### Required task
Extract the entries in their exact form.

····················

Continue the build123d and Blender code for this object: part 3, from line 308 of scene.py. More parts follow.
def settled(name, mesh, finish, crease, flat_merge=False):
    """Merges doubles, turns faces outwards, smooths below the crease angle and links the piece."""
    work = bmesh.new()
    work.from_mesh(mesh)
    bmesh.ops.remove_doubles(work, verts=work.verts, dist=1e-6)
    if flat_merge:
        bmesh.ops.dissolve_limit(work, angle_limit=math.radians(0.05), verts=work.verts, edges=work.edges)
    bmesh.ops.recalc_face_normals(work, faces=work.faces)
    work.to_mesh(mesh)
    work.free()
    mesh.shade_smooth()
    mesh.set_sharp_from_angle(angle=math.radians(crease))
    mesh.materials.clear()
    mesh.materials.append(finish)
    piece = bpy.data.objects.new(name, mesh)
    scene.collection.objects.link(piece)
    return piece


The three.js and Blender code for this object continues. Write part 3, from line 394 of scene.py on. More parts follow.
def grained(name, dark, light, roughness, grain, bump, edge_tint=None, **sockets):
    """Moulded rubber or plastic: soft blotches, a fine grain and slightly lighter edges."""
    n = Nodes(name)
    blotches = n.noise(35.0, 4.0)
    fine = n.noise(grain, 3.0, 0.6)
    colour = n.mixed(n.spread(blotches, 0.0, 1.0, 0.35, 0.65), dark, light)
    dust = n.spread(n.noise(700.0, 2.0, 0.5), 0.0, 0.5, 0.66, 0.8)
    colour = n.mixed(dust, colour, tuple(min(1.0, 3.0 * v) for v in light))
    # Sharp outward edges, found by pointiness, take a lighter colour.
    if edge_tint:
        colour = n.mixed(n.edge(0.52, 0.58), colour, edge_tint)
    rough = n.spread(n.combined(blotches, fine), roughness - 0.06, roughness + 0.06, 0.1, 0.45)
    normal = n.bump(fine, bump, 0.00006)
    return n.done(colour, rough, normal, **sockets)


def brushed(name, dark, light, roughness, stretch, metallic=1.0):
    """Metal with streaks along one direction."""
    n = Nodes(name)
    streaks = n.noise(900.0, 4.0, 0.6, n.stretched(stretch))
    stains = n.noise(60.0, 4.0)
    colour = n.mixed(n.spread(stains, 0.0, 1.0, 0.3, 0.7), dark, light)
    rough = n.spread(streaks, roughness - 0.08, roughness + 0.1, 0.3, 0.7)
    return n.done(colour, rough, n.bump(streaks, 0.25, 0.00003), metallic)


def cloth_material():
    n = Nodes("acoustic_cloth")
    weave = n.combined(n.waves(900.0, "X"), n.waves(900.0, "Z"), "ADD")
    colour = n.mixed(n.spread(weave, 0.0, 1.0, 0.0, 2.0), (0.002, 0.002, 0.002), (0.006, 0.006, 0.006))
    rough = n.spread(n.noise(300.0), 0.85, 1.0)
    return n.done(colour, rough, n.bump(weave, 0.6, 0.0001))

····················

### Worked answer
Continue the build123d and Blender code for this object: part 3, from line 308 of scene.py. More parts follow.
def settled(name, mesh, finish, crease, flat_merge=False):
    """Merges doubles, turns faces outwards, smooths below the crease angle and links the piece."""
    work = bmesh.new()
    work.from_mesh(mesh)
    bmesh.ops.remove_doubles(work, verts=work.verts, dist=1e-6)
    if flat_merge:
        bmesh.ops.dissolve_limit(work, angle_limit=math.radians(0.05), verts=work.verts, edges=work.edges)
    bmesh.ops.recalc_face_normals(work, faces=work.faces)
    work.to_mesh(mesh)
    work.free()
    mesh.shade_smooth()
    mesh.set_sharp_from_angle(angle=math.radians(crease))
    mesh.materials.clear()
    mesh.materials.append(finish)
    piece = bpy.data.objects.new(name, mesh)
    scene.collection.objects.link(piece)
    return piece


The three.js and Blender code for this object continues. Write part 3, from line 394 of scene.py on. More parts follow.
def grained(name, dark, light, roughness, grain, bump, edge_tint=None, **sockets):
    """Moulded rubber or plastic: soft blotches, a fine grain and slightly lighter edges."""
    n = Nodes(name)
    blotches = n.noise(35.0, 4.0)
    fine = n.noise(grain, 3.0, 0.6)
    colour = n.mixed(n.spread(blotches, 0.0, 1.0, 0.35, 0.65), dark, light)
    dust = n.spread(n.noise(700.0, 2.0, 0.5), 0.0, 0.5, 0.66, 0.8)
    colour = n.mixed(dust, colour, tuple(min(1.0, 3.0 * v) for v in light))
    # Sharp outward edges, found by pointiness, take a lighter colour.
    if edge_tint:
        colour = n.mixed(n.edge(0.52, 0.58), colour, edge_tint)
    rough = n.spread(n.combined(blotches, fine), roughness - 0.06, roughness + 0.06, 0.1, 0.45)
    normal = n.bump(fine, bump, 0.00006)
    return n.done(colour, rough, normal, **sockets)


def brushed(name, dark, light, roughness, stretch, metallic=1.0):
    """Metal with streaks along one direction."""
    n = Nodes(name)
    streaks = n.noise(900.0, 4.0, 0.6, n.stretched(stretch))
    stains = n.noise(60.0, 4.0)
    colour = n.mixed(n.spread(stains, 0.0, 1.0, 0.3, 0.7), dark, light)
    rough = n.spread(streaks, roughness - 0.08, roughness + 0.1, 0.3, 0.7)
    return n.done(colour, rough, n.bump(streaks, 0.25, 0.00003), metallic)


def cloth_material():
    n = Nodes("acoustic_cloth")
    weave = n.combined(n.waves(900.0, "X"), n.waves(900.0, "Z"), "ADD")
    colour = n.mixed(n.spread(weave, 0.0, 1.0, 0.0, 2.0), (0.002, 0.002, 0.002), (0.006, 0.006, 0.006))
    rough = n.spread(n.noise(300.0), 0.85, 1.0)
    return n.done(colour, rough, n.bump(weave, 0.6, 0.0001))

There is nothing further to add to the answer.